At the disposition hearing, defense counsel objected to proposed probation conditions 7, 14, 18, 19, 21, and 22. As to term 19, defense counsel argued the condition was overbroad and had no nexus to the allegation. The court and the People agreed. The juvenile court modified conditions 7, 14, and 21. The court struck conditions 19 and 22. The court declared Minor a ward of the court and placed him on formal probation for one year.

II. DISCUSSION

Minor contends probation conditions 12 and 17 must be modified because they are overbroad.
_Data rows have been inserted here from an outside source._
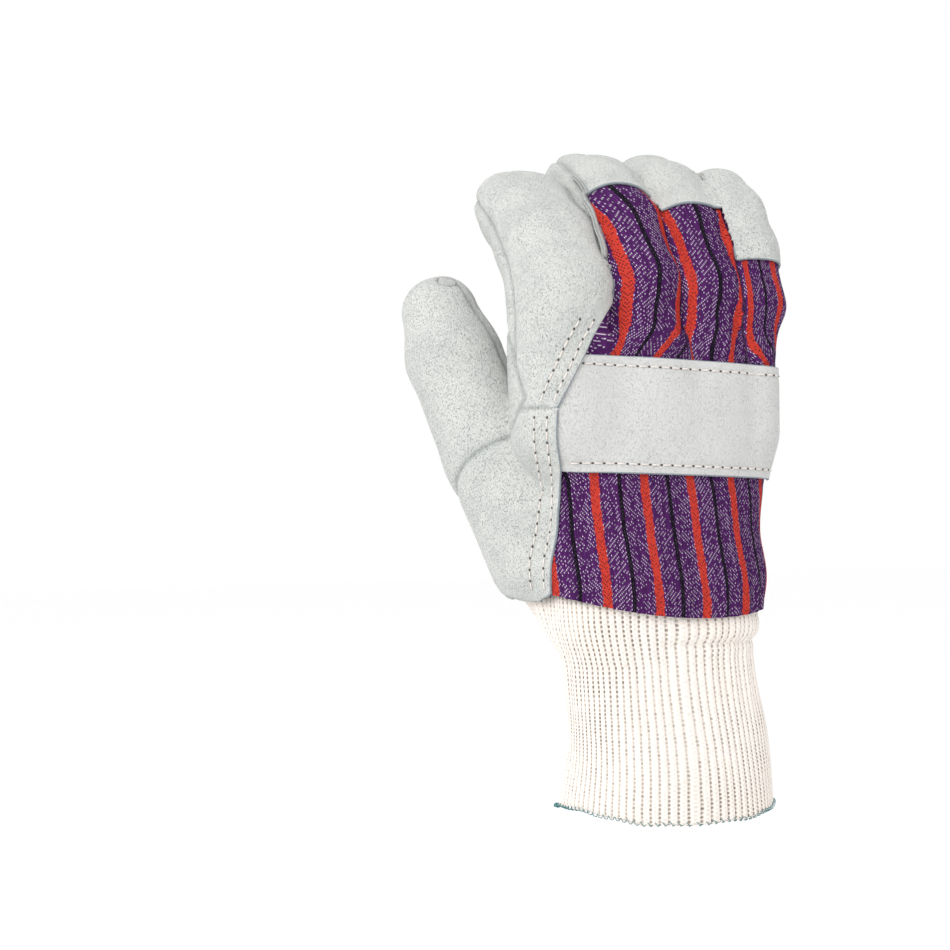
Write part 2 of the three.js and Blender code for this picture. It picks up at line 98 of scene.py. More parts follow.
FOLDS = [  # centre, direction of the crease, half length, half width, depth
    ((-40, 17, 196), (1, 0, 0.1), 15, 6, 2.4), ((-8, 16, 199), (1, 0, 0), 14, 6, 2.8),
    ((19, 15, 197), (1, 0, -0.1), 13, 6, 2.6), ((40, 15, 190), (1, 0, -0.1), 13, 5.5, 2.2),
    ((-9, 27, 214), (1, 0, 0), 13, 5, 1.8), ((19, 24, 214), (1, 0, 0), 12, 5, 1.6),
    ((-32, 40, 117), (-0.8, 0.1, 0.55), 24, 6, 2.8), ((-12, 21, 138), (-0.35, 0, 0.94), 30, 8, 2.4),
    ((22, 21, 122), (0.5, 0, 0.86), 22, 7, 1.6), ((-56, 14, 120), (-0.6, 0.3, 0.74), 18, 5.5, 2.2),
    ((-3, -16, 193), (0.8, 0, 0.6), 12, 5, 1.6), ((24, -15, 191), (0.9, 0, -0.3), 12, 5, 1.8),
]


# %% The distance function
def unit(v):
    return np.asarray(v, float) / np.linalg.norm(v)


def unit_rows(v):
    return v / np.maximum(np.linalg.norm(v, axis=1), 1e-9)[:, None]


def signed_power(v, power):
    return np.sign(v) * np.abs(v) ** power


def oval_distance(offset, across, wide, deep):
    """The offset's length, times one minus one over how many times it goes into the oval."""
    far = np.linalg.norm(offset, axis=1)
    side = np.abs(offset @ across)
    rest = np.sqrt(np.maximum(far**2 - side**2, 0))
    ratio = ((side / wide) ** OVAL_POWER + (rest / deep) ** OVAL_POWER) ** (1 / OVAL_POWER)
    return np.where(ratio > 0.2, far * (1 - 1 / np.maximum(ratio, 0.2)), -0.8 * np.minimum(wide, deep))


def row_at(rows, z):
    """A table's row at any height: the cubic curve through its rows, with slopes from the neighbours."""
    i = np.clip(np.searchsorted(rows[:, 0], z, side="right") - 1, 0, len(rows) - 2)
    t = np.clip((z - rows[i, 0]) / (rows[i + 1, 0] - rows[i, 0]), 0, 1)[:, None]
    a, b, c, d = (rows[np.clip(i + k, 0, len(rows) - 1)] for k in (-1, 0, 1, 2))
    row = b + 0.5 * t * (c - a + t * (2 * a - 5 * b + 4 * c - d + t * (3 * (b - c) + d - a)))
    row[:, 0] = rows[i, 0] + (rows[i + 1, 0] - rows[i, 0]) * t[:, 0]
    return row


def palm_distance(p):
    height, x, wide, deep = row_at(PALM, p[:, 2]).T
    return oval_distance(np.stack([p[:, 0] - x, p[:, 1], p[:, 2] - height], 1), ACROSS, wide, deep)


def blend(a, b, reach):
    """The smaller of two distances, rounded off over the reach where they are alike."""
    h = np.clip(0.5 + 0.5 * (b - a) / reach, 0, 1)
    return b + (a - b) * h - reach * h * (1 - h)


def chain_distance(p, joints, across, reach=3):
    """Bones from joint to joint: the distance from the oval at the nearest point of each bone, blended."""
    total = None
    for (a, wide_a, deep_a), (b, wide_b, deep_b) in zip(joints, joints[1:]):
        line = np.subtract(b, a)
        t = np.clip((p - a) @ line / (line @ line), 0, 1)
        offset = p - a - t[:, None] * line
        bone = oval_distance(offset, across, wide_a + (wide_b - wide_a) * t, deep_a + (deep_b - deep_a) * t)
        total = bone if total is None else blend(total, bone, reach)
    return total


def finger_joints(finger):
    """Each joint is one segment further on: up by the cosine of its bend, towards the palm by the sine."""
    turn = np.radians(finger["bend"])
    steps = np.stack([0 * turn, np.sin(turn), np.cos(turn)], 1) * np.array(finger["length"])[:, None]
    places = np.array([finger["x"], ROOT["y"], ROOT["z"]]) + np.vstack([[0, 0, 0], np.cumsum(steps, 0)])
    return list(zip(places, finger["wide"], finger["deep"]))


CHAINS = {name: finger_joints(finger) for name, finger in FINGERS.items()}


def fold_depth(p, folds):
    """Rounded grooves: each one's depth times a bell curve along it and a narrower one across it."""
    total = np.zeros(len(p))
    for centre, way, length, width, depth in folds:
        offset = p - centre
        along = offset @ unit(way)
        aside = (offset**2).sum(1) - along**2
        total += depth * np.exp(-((along / length) ** 2) - aside / width**2)
    return total


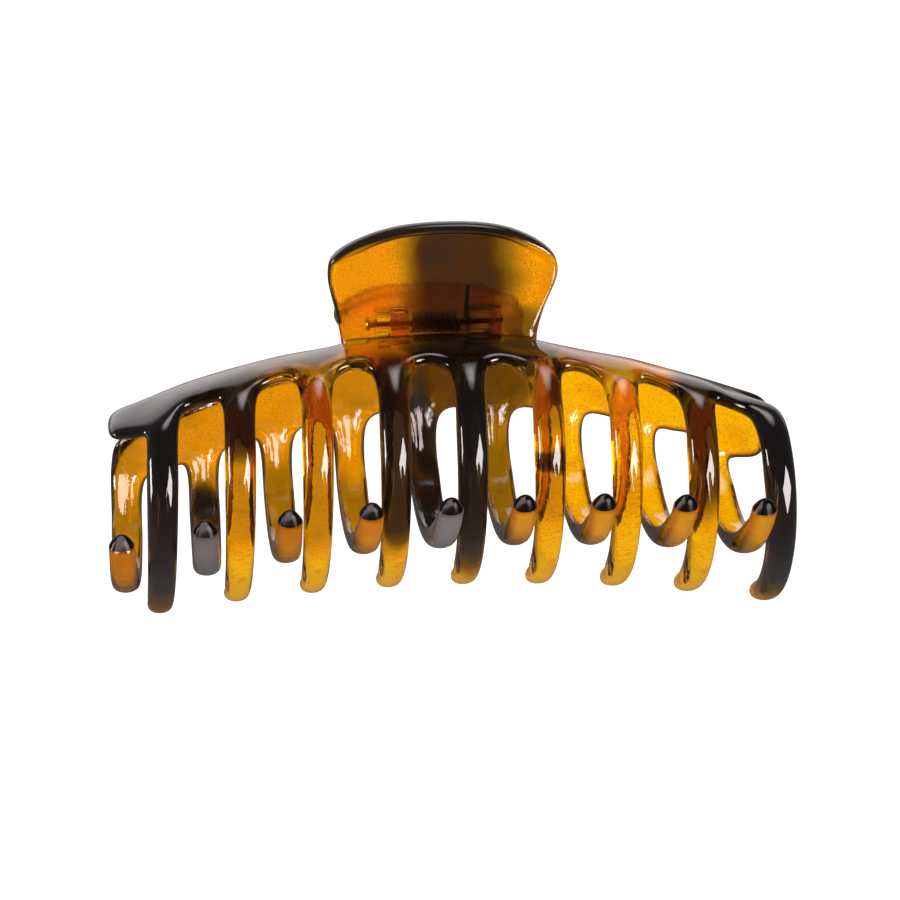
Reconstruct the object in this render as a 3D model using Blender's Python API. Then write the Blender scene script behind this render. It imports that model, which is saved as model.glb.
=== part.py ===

Specifically, Minor maintains condition 12 must be modified to reflect that a bicycle chain is only forbidden when carried on its own as a weapon, as opposed to when riding a bicycle. As to term 17, Minor asserts the condition requiring that he not associate with gang members, probationers, and parolees must be stricken because it is identical to part of proposed condition 19 which the court struck. The People contend Minor forfeited the issues. We agree with the People. Regardless, imposition of the conditions was within the juvenile court’s discretion.

A. Forfeiture

“Ordinarily, a criminal defendant who does not challenge an assertedly erroneous ruling of the trial court in that court has forfeited his or her right to raise the claim on appeal. [Citations.] As the United States Supreme Court recognized . . . ‘“[n]o procedural principle is more familiar to this Court than that a constitutional right,” or a right of any other sort, “may be forfeited in criminal as well as civil cases by the failure to make timely assertion of the right before a tribunal having jurisdiction to determine it.”’ [Citations.]” (In re Sheena K. (2007) 40 Cal.4th 875, 880-881.) “Applying the [forfeiture] rule to appellate claims involving discretionary sentencing choices or unreasonable probation conditions is appropriate, because characteristically the trial court is in a considerably better position than the Court of Appeal to review and modify a sentence option or probation condition that is premised upon the facts and circumstances of the individual case. Generally, application of the forfeiture rule to such claims promotes greater procedural efficiency because of the likelihood that the case would have to be remanded to the trial court for resentencing or reconsideration of probation conditions.” (Id. at p. 885.)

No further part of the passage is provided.